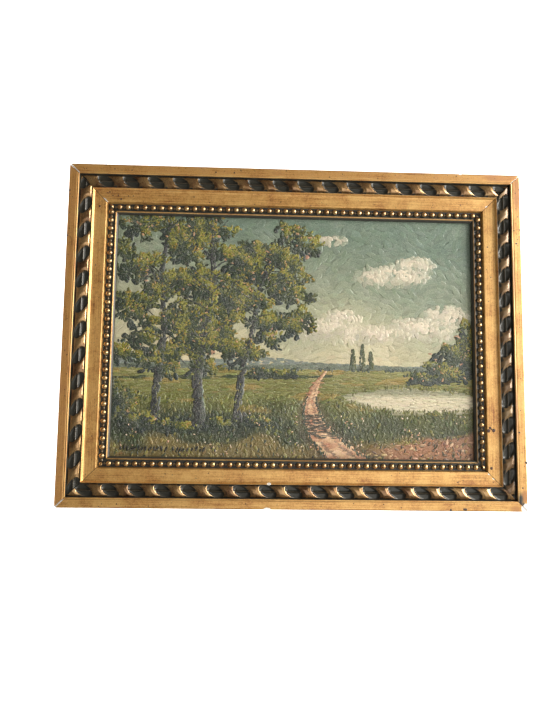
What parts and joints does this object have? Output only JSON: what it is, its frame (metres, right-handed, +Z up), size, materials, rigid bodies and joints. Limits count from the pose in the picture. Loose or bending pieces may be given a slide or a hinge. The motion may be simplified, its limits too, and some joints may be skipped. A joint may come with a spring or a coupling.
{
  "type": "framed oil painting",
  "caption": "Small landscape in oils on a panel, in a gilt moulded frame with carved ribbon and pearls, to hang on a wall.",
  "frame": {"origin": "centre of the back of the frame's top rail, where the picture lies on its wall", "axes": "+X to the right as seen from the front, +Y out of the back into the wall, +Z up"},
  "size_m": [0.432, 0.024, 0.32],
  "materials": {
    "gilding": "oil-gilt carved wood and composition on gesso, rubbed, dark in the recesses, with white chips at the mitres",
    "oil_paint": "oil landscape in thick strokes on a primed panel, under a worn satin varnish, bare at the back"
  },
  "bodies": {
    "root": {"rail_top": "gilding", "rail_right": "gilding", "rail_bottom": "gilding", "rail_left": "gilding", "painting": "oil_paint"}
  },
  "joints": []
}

TASK TO COMPLETE »
Your task is to return the full listing exactly as it was given.

SOLUTION TO THIS EXERCISE »
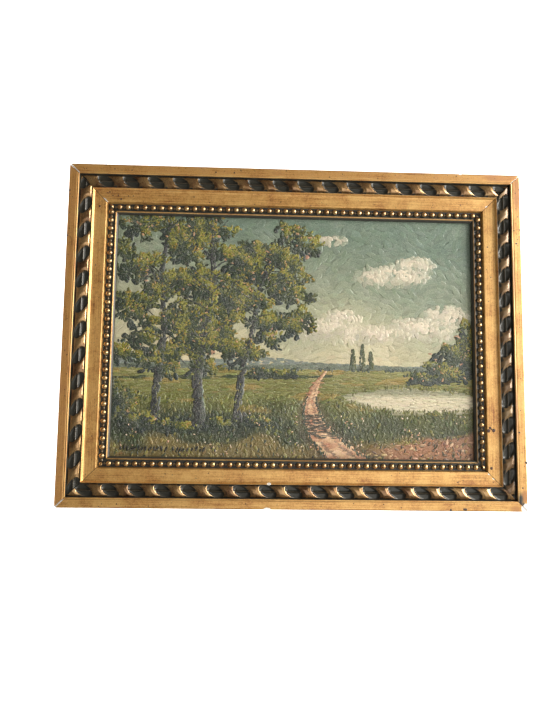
What parts and joints does this object have? Output only JSON: what it is, its frame (metres, right-handed, +Z up), size, materials, rigid bodies and joints. Limits count from the pose in the picture. Loose or bending pieces may be given a slide or a hinge. The motion may be simplified, its limits too, and some joints may be skipped. A joint may come with a spring or a coupling.
{
  "type": "framed oil painting",
  "caption": "Small landscape in oils on a panel, in a gilt moulded frame with carved ribbon and pearls, to hang on a wall.",
  "frame": {"origin": "centre of the back of the frame's top rail, where the picture lies on its wall", "axes": "+X to the right as seen from the front, +Y out of the back into the wall, +Z up"},
  "size_m": [0.432, 0.024, 0.32],
  "materials": {
    "gilding": "oil-gilt carved wood and composition on gesso, rubbed, dark in the recesses, with white chips at the mitres",
    "oil_paint": "oil landscape in thick strokes on a primed panel, under a worn satin varnish, bare at the back"
  },
  "bodies": {
    "root": {"rail_top": "gilding", "rail_right": "gilding", "rail_bottom": "gilding", "rail_left": "gilding", "painting": "oil_paint"}
  },
  "joints": []
}